Malcolm X has been one of my obsessions since about 1991, when I picked up a book of his later writings for 25cents (notice how they don’t have a “cents” symbol on the computer keyboard?  I miss it.  Yes, I started off on typewriters.) at the local thrift store – Malcolm X Speaks.  Malcolm X had not made it into my school history books, so this was my introduction to him – as a complex figure, a thoughtful and principled person who was always learning, always changing.

Marcus Garvey on the other hand, was a cardboard cutout image in my mind, constructed out of a single paragraph in a middle school textbook, paired with the only photo I had seen of him (also in that textbook) – wearing an admiral’s hat, fluffy with feathers.  He was, to me, a pompous individual, unwittingly playing into white racists’ hands – or perhaps even in willing collusion with them.  It was hard for me to see why anyone (much less a white woman in England) would name her son after Garvey.  (Yes, I recognize that there are many other Marcuses and Malcolms to name one’s child after – I am just here recounting the strange workings of my own mind, which did not store “Marcus” but instead stored “black nationalist leader whose name starts with M” – and so, after the retrieval, the immediate reconstruction used those data points, irrelevant though they may have been to an imaginary character in naming her son – or to a very real author, for that matter.)

So, while I am looking forward to reading Manning Marable’s recent  book, which is reported to deepen our understanding of the complexity of Malcolm X yet further, it seems appropriate for me to revisit Garvey as well.  I have judged him on the basis of so little information, really.  Any cursory thought to the times reveals what a complex situation he was in, and the quickest glance at a one page internet biography reveals how much about him I had neither known nor accounted for.  Is it possible for a white woman – a white woman so southern as to have identified herself (more recently than she cares to acknowledge) more as a Virginian than as a Christian – is it possible for me to embrace Garvey for all the right reasons?  With God, anything is possible.  And in Christ, I am repeatedly commanded to try – from “judge not…” through “love your neighbor.”

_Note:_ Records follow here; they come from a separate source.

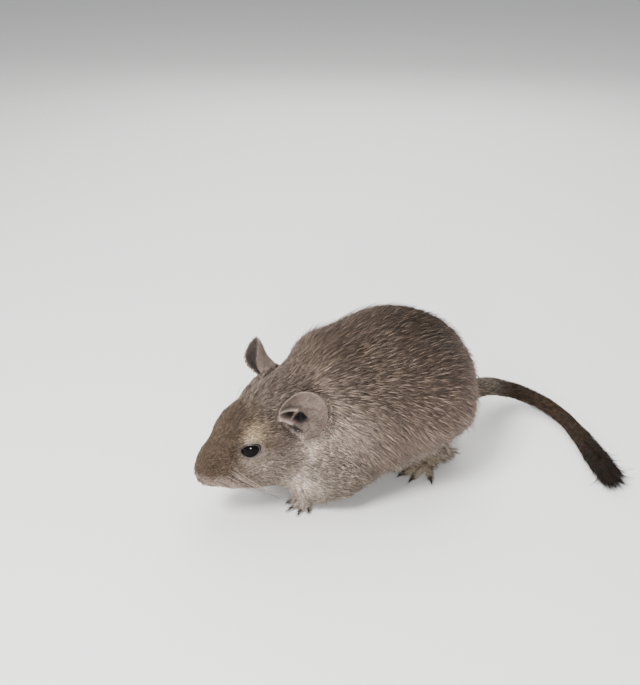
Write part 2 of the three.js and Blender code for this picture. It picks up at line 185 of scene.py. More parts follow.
def corners_of(piece, kind="co"):
    """Every corner's place in the scene, or its outward direction ("normal"), in rows."""
    values = np.empty(len(piece.data.vertices) * 3)
    piece.data.vertices.foreach_get(kind, values)
    return values.reshape(-1, 3)


def move_corners(piece, places):
    """Sets a piece's corners to places on the animal."""
    piece.data.vertices.foreach_set("co", in_scene(places).ravel())
    piece.data.update()


flesh = []
for name in FLESH:
    lump = bpy.data.objects.new("flesh_" + name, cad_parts[name].data.copy())
    bpy.context.collection.objects.link(lump)
    pick(lump)
    edit_all(bpy.ops.mesh.remove_doubles, threshold=1e-6)
    if name != "head" and "foot" not in name:
        swelling = lump.modifiers.new("swelling", "DISPLACE")
        swelling.mid_level = 0
        swelling.strength = CUT_CLOSING / 1000
        bpy.ops.object.modifier_apply(modifier="swelling")
    if name in ("head", "torso", "hindleg_left", "hindleg_right"):
        places = from_paws(corners_of(lump))
        if name == "head":
            along, up = on_head(places)
            rise = np.interp(along, [a for a, _ in BRIDGE], [r for _, r in BRIDGE], 0, 0)
            rise *= fade(up, 0.5, 5.5) * fade(np.abs(places[:, 0]), 12, 8)
            places[:, 1] -= rise * sin(HEAD_PITCH)
            places[:, 2] += rise * cos(HEAD_PITCH)
        else:
            tuck = fade(places[:, 2], 32, 8) * fade(places[:, 1], 18, 40)
            tuck *= 1 - 0.5 * fade(places[:, 1], 58, 76)
            places[:, 0] *= 1 - THIGH_TUCK * tuck
        move_corners(lump, places)
    flesh.append(lump)

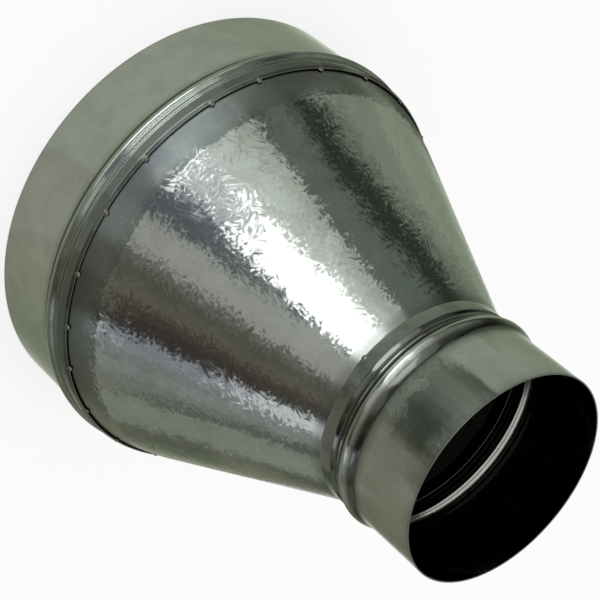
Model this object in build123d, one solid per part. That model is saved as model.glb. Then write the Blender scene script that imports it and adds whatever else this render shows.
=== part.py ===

I have found, for myself, that I can come closer to this reconciliation (the reconciliation that Jesus urges me towards and into) by listening – by learning more about the one with whom I am not yet reconciled.  After all, we cannot love an individual in the abstract – love is concrete – the one who loves us most dearly numbers even the hairs on our heads (no detail is too small for God to notice it and care about it)!  So I am hoping that some of you out there will pray for me, and that at least one of you will have a helpful biography of Garvey to recommend.

Fairy Tale Logic

My daughter has recently noticed that many of her friends have been watching Disney movies for some time, and so lately we have picked up both Sleeping Beauty and Snow White.  We’ve probably watched Sleeping Beauty six times in the past two weeks – or at lest we have watched *half* of it – she is no less sensitive now than she was nearly a year ago, so we fast forward through any “scary parts,” with the result that the story sometimes needs even more explanation than it would otherwise.   But fairy tales, even when intact, are inexplicable in parts, and when her questions come I wish I could put more spin on my answers without doing violence to the story.  I was relieved yesterday evening when, in the midst of another Sleeping Beauty Q&A, she made the breakthrough observation, “movies are different.”  Which led to a long (for a preschooler) conversation about how things happen in movies that don’t happen in real life.

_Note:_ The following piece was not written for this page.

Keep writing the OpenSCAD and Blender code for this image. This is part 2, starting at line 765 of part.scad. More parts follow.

But I have to admit, while the “movies are different” realization is a significant turning point, I was even more excited about a conversation we had earlier in the day.

“Mom, why does the bad witch take the prince and put him in her castle?”

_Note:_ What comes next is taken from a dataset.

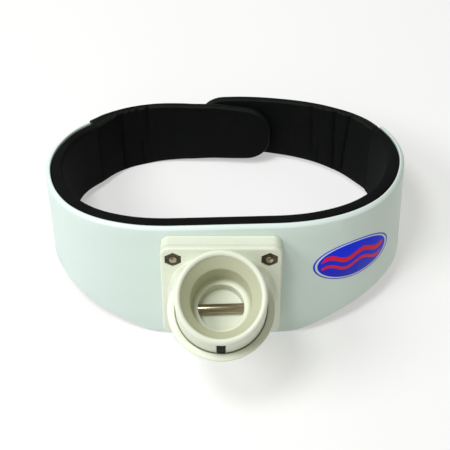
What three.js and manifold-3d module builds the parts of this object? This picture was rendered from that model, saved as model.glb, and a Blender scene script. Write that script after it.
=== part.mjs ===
// Fishing fighting belt: a rigid wrap shell lined with foam, two padded straps that
// overlap and close at the back, and a moulded housing that holds a tilted rod cup.
// Millimetres. The belt is drawn with its top edge level, X to the viewer's right,
// Y towards the back and Z up, and is then leaned onto its lower edges to stand.

import * as THREE from "three";
import { mergeVertices } from "three/addons/utils/BufferGeometryUtils.js";
import Module from "manifold-3d";

const wasm = await Module();
wasm.setup();

// General
const CLEARANCE = 0.3;
const ROUND_SEGMENTS = 48;

// Belt loop, measured over the outer face
const BELT_WIDTH = 312;
const BELT_DEPTH = 172.5;
const TOP_ROLL_DEG = 1.9;

// Shell
const SHELL_WALL = 4;
const SHELL_HEIGHT = 127;
const SHELL_REACH_LEFT = 277;
const SHELL_REACH_RIGHT = 251;
const SHELL_CORNER = 6;
const RIGHT_FLARE = 3.5;
const WRAP_SEGMENTS = 76;

// Foam liner
const LINER_THICKNESS = 9;
const LINER_INSET = 1;
const LINER_MARGIN_LEFT = 1;
const LINER_MARGIN_RIGHT = 1;
const LINER_CORNER = 1.5;

// Straps
const STRAP_THICKNESS = 8;
const STRAP_HEIGHT = 62;
const LEFT_STRAP_PAST_CENTRE = 43;
const RIGHT_STRAP_PAST_CENTRE = 23;
const STRAP_CORNER = 22;
const STRAP_SEGMENTS = 46;
const STRAP_STEP = 40;
const SEAM_INSET = 1;

// Hook and loop patch between the overlapped straps
const PATCH_THICKNESS = 1.6;
const PATCH_HEIGHT = 36;
const PATCH_MARGIN = 8;

// Mounting plate
const PLATE_WIDTH = 100;
const PLATE_HEIGHT = 100;
const PLATE_DEPTH = 16;
const PLATE_DROP = 8.8;
const PLATE_SHIFT = -2.5;
const PLATE_CORNER = 8;
const PLATE_EDGE = 1.8;
const PLATE_CAP = 3.4;
const PLATE_GROOVE_WIDTH = 1.4;
const PLATE_GROOVE_DEPTH = 0.8;

// Socket boss: from a round foot in the middle of the plate to a rim that leans back
const BOSS_LEAN_DEG = 62;
const BOSS_RADIUS = 43.2;
const BOSS_LIFT = 3;
const BOSS_TOP_BELOW_PLATE = 6;
const BOSS_FOOT_RADIUS = 45;
const BOSS_EDGE = 1.2;

// Rod cup
const CUP_RADIUS = 36.4;
const CUP_SEAT_DEPTH = 13;
const CUP_SEAT_TAPER = 5;
const CUP_GAP = 0.9;
const CUP_RISE = 30.6;
const CUP_WALL = 5;
const CUP_MOUTH_SLANT_DEG = 11;
const FUNNEL_RADIUS = 24.1;
const FUNNEL_DEPTH = 7.8;
const LEDGE_WIDTH = 4.8;
const BORE_RADIUS = 18.4;
const BORE_DEPTH = 10.6;
const CUP_FLOOR = 6.7;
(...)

“She doesn’t want Prince Phillip to kiss Sleeping Beauty and wake her up.”

“But why doesn’t she want the prince to kiss Sleeping Beauty? … I know! Because Sleeping Beauty can wake up herself!”

I know that there is a good chance (if her romantic attentions focus on the male gender) that there will be many years when she forgets the insight that she doesn’t need a man to “wake her up” – as if life begins with “love’s first kiss” and ends with waltzing in the clouds together.  And I don’t want to knock the importance of community, friendship, and even of finding one’s “soulmate” – certainly my life has been changed by having such a loving and supportive husband.  But too often girls find themselves coming to believe (quite early on) that their chief worth lies in who wants to kiss them.  With the result that many women are the products of their contortions to fit the ideals of the boys whose attentions they most wanted.  To the chagrin of their parents, who see natural talents squandered, and special qualities carefully hidden, and new shames cultivated.

So today I am grateful for my sweet and confident daughter, who can say unselfconsciously, “I like being Hannah!”